Chapter II Part A provides for Preliminary Investigation for Determination of Social Impact and Public Purposes. Since this excercise is totally in the hands of the government which has defined exclusive and commercial use as public purpose, the preliminary investigation will only serve to prepare the ground for the intended user. This should not happen.
Part B provides for appraisal of the Preliminary Report by an expert group. The experts, under Clause 7(2), are all to be nominated by the government instead of the appraisal being handed over to an independent or autonomous body, as already pointed out.
The chapter finally proposes the Government Committee to examine proposals for land acquisition exceeding 100 acres. But no reason is given for leaving out areas less than 100 acres. Perhaps it is meant to sneak in SEZs through the backdoor. This Committee should be a permanent and continuing body constituted to examine specific proposals as they come.
Chapter XIII Clause 95 of the Bill speaks of unutilised land to be transferred to the land bank after 10 years.
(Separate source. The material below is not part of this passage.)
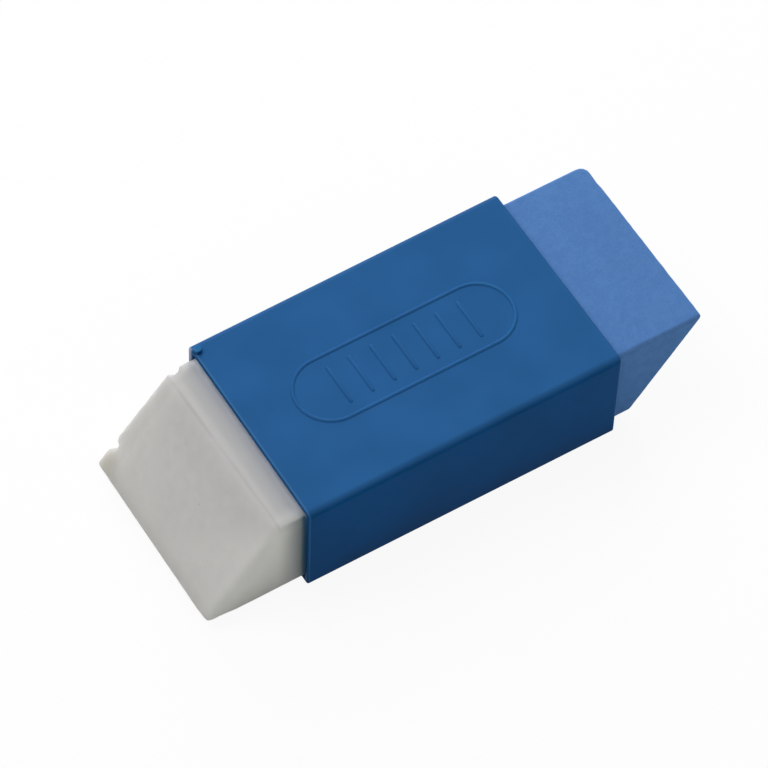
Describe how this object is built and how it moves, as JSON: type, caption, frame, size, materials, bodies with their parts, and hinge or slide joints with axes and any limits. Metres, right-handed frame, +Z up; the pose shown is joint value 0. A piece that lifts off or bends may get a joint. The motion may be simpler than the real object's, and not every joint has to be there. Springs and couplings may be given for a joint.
{
  "type": "eraser",
  "caption": "Slant-ended block eraser, white vinyl bonded to blue rubber, held in a blue moulded sleeve that slides along it.",
  "frame": {"origin": "under the middle of the bar's length and width, on the underside of the sleeve", "axes": "+X along the bar from the white end to the blue end, +Y across it to the back, +Z up out of the sleeve's top"},
  "size_m": [0.0592, 0.0244, 0.0137],
  "materials": {
    "sleeve_plastic": "moulded polypropylene, satin",
    "white_vinyl": "soft white vinyl, matt and a little translucent",
    "blue_rubber": "firm blue rubber with fine grit, matt"
  },
  "bodies": {
    "sleeve": {"sleeve": "sleeve_plastic"},
    "bar": {"white_block": "white_vinyl", "blue_block": "blue_rubber"}
  },
  "joints": [
    {"name": "bar_slide", "type": "slide", "parent": "sleeve", "child": "bar", "axis": [1, 0, 0], "range_m": [-0.0105, 0.0115]}
  ]
}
The period should be shortened to five years and the land should be returned not to a land bank but to the former landholders or villagers from whom it was acquired, if they so desire.
IT is hoped that while deliberating over the Bill, the members of the Standing Committee as well as later the Members of Parliament shall take note of the points I have mentioned above to ensure that the democratic government does not reduce itself to act as an agent of private companies and draws a clear line of demarcation in the Act between public and private interest, and between public welfare and the benefit of the corporate sector. Under the present dispen-sation it is being openly said that promoting commerce and industry is in the national interest. It may well be so but the Act should not legitimise commercial profit over land and minerals which are finite and non-renewable assets of the people.
The author is an ex-MP, and the former editor of Muslim India.